EXERCISE: Output the material beneath exactly, leaving nothing out.
-- BEGIN --
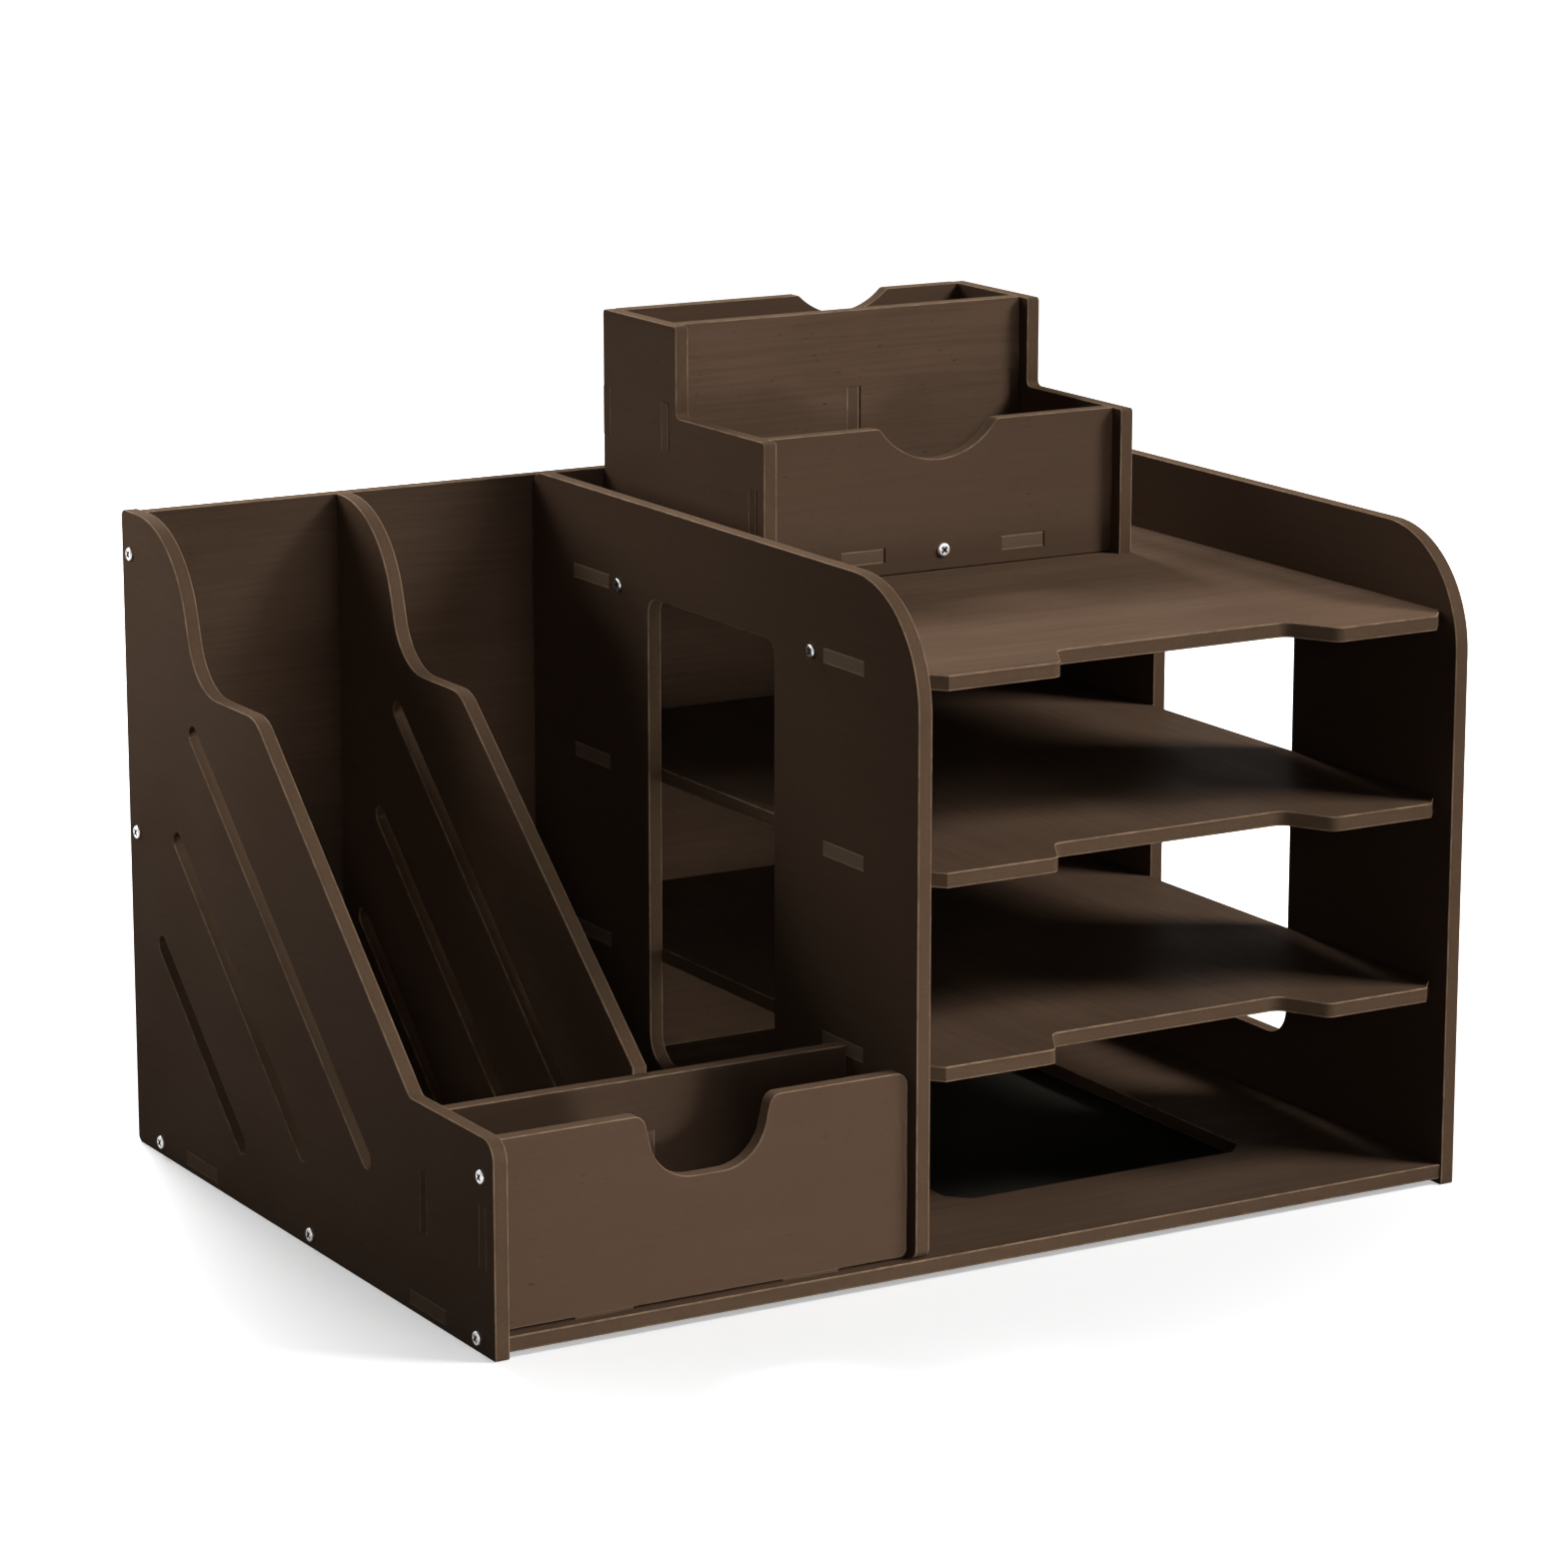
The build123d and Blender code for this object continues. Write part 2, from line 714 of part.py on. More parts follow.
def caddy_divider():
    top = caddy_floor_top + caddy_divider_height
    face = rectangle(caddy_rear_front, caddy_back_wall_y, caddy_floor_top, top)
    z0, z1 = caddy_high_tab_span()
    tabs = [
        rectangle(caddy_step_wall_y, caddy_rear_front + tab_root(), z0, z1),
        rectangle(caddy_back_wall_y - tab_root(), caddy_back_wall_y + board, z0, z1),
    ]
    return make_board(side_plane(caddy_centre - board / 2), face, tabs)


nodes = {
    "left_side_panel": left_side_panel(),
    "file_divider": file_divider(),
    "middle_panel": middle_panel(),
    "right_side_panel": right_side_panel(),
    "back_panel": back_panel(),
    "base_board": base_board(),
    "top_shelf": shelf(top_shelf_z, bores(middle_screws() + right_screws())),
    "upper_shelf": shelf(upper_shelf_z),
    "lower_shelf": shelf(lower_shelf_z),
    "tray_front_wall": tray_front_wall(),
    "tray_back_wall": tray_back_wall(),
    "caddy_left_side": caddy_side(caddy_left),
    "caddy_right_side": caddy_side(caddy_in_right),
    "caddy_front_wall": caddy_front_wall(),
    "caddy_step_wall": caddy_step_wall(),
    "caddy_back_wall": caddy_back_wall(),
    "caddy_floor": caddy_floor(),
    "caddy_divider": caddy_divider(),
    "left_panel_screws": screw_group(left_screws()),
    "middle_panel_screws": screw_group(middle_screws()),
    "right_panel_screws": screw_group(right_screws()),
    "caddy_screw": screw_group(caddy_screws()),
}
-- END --
REPLY:
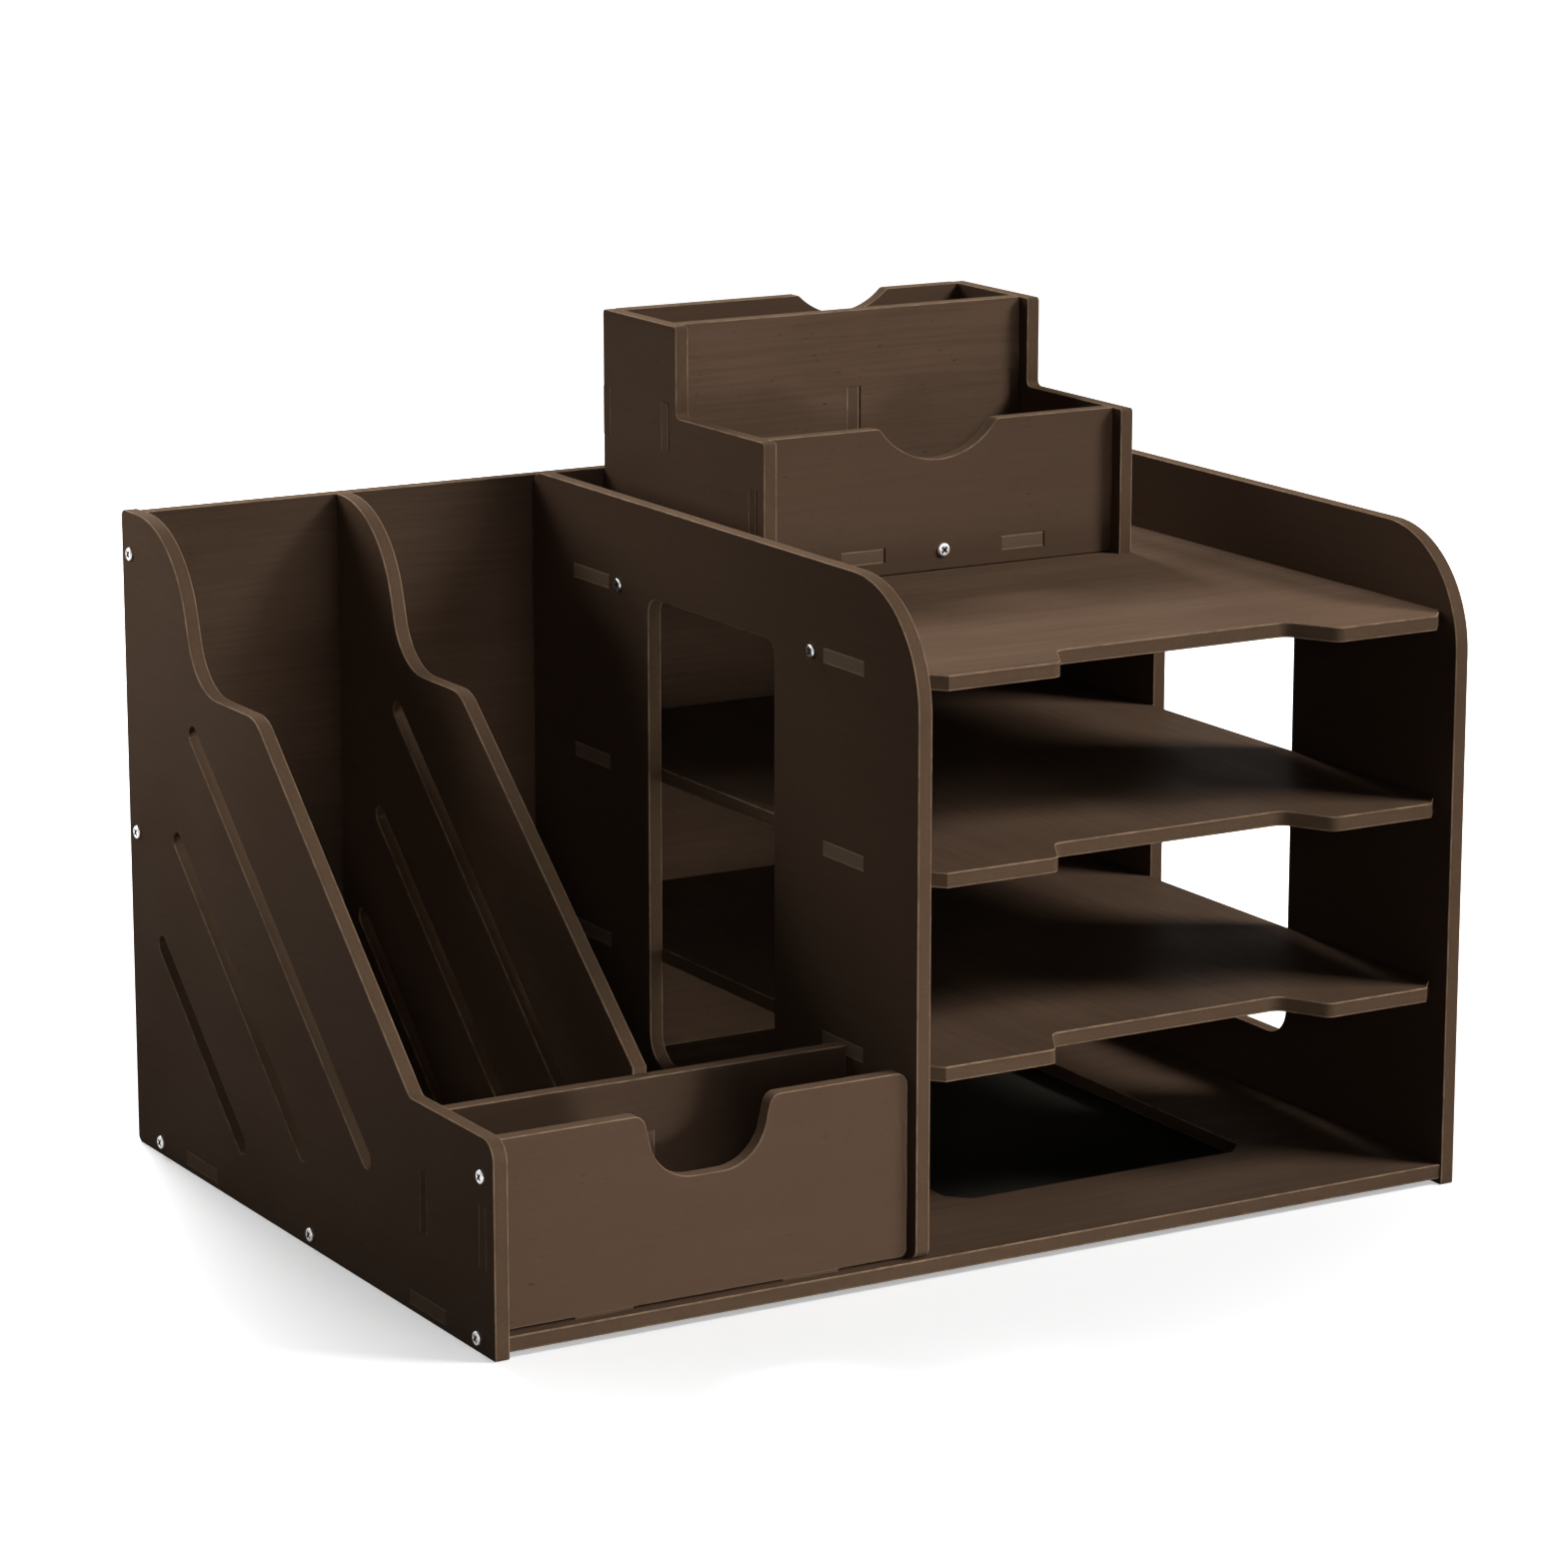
The build123d and Blender code for this object continues. Write part 2, from line 714 of part.py on. More parts follow.
def caddy_divider():
    top = caddy_floor_top + caddy_divider_height
    face = rectangle(caddy_rear_front, caddy_back_wall_y, caddy_floor_top, top)
    z0, z1 = caddy_high_tab_span()
    tabs = [
        rectangle(caddy_step_wall_y, caddy_rear_front + tab_root(), z0, z1),
        rectangle(caddy_back_wall_y - tab_root(), caddy_back_wall_y + board, z0, z1),
    ]
    return make_board(side_plane(caddy_centre - board / 2), face, tabs)


nodes = {
    "left_side_panel": left_side_panel(),
    "file_divider": file_divider(),
    "middle_panel": middle_panel(),
    "right_side_panel": right_side_panel(),
    "back_panel": back_panel(),
    "base_board": base_board(),
    "top_shelf": shelf(top_shelf_z, bores(middle_screws() + right_screws())),
    "upper_shelf": shelf(upper_shelf_z),
    "lower_shelf": shelf(lower_shelf_z),
    "tray_front_wall": tray_front_wall(),
    "tray_back_wall": tray_back_wall(),
    "caddy_left_side": caddy_side(caddy_left),
    "caddy_right_side": caddy_side(caddy_in_right),
    "caddy_front_wall": caddy_front_wall(),
    "caddy_step_wall": caddy_step_wall(),
    "caddy_back_wall": caddy_back_wall(),
    "caddy_floor": caddy_floor(),
    "caddy_divider": caddy_divider(),
    "left_panel_screws": screw_group(left_screws()),
    "middle_panel_screws": screw_group(middle_screws()),
    "right_panel_screws": screw_group(right_screws()),
    "caddy_screw": screw_group(caddy_screws()),
}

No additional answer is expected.